Greggs left full-year profit guidance unchanged after like-for-like sales rose 1.6% in the first nine weeks of 2026 (total sales +6.3% in that period). For 2025 underlying profit before tax fell 9.4% to £171.9m on total sales of £2.15bn (+6.8%); company-managed shop LFLs rose 2.4% and the estate grew by 121 net openings to 2,739 sites. Management is targeting ~120 net openings in 2026, expects capex to fall from £287.5m in 2025 to ~£200m in 2026 (then £150-170m from 2027) to allow future cash returns, and held the total ordinary dividend at 69.0p (final 50.0p).

Analysis

Market structure: Greggs (GRG.L) benefits from share gains vs independents and footfall-dependent competitors through a 120-shop net opening target for 2026 and clear runway to >3,000 stores; evening and delivery growth (evening 9.4% of sales, delivery 6.8%) points to diversification of dayparts that supports pricing resilience if input costs decline. Cost pressure has compressed margins (underlying PBT -9.4% in 2025) so easing inflation is the key supply-side variable; commodity (wheat/dairy) and wage trajectories will directly set margin recovery timing. Risk assessment: Tail risks include a consumer-spending shock (CPI rebound >+1ppt YoY or UK real wages falling further), a commodity price spike, or rollout misexecution leading to impairments; any one could erode EBITDA by >10-15% within 12 months. Near term (days–weeks) expect muted equity moves; short term (3–9 months) margin recovery tied to CPI prints and delivery scale; long term (2027+) material free cash flow upside if capex falls to £150–170m enabling buybacks/dividend increases. Trade implications: Core trade is selective long exposure to GRG.L sized 2–3% of portfolio on pullbacks >5% with 12-month target IRR 12–18% and stop-loss at -12%. Pair trade: long GRG.L (2%) vs short Domino's Pizza Group DOM.L (1.5%) over 3–9 months to play retail-led daytime resilience vs delivery-focused peers.
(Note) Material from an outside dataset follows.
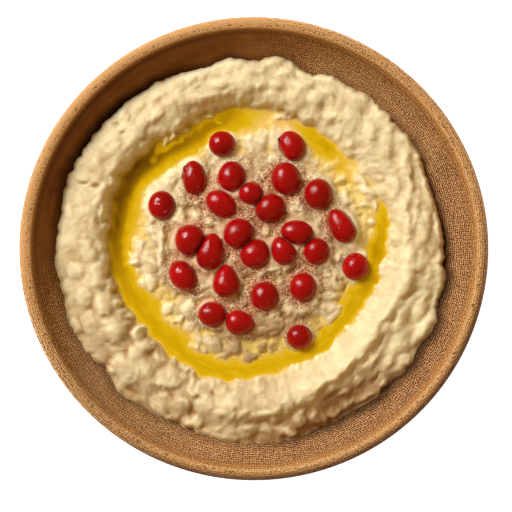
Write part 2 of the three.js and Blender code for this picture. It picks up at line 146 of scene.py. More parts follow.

Use options: buy a 9-month call spread on GRG.L (ATM to +15%) sized 0.5–1% notional to cap cost and sell 30–60 day covered calls to monetize upside while holding stock. Contrarian angles: Market may be underpricing post-2026 cash flow optionality — capex falling from £287.5m to ~£200m then £150–170m implies incremental annual FCF potential of £50–100m by 2027, enough for meaningful buybacks/dividend hikes. Conversely, consensus may underappreciate cannibalization and real-estate execution risk if openings accelerate; watch app penetration (26.7% scans) as a leading KPI for visit frequency and LFL sustainability.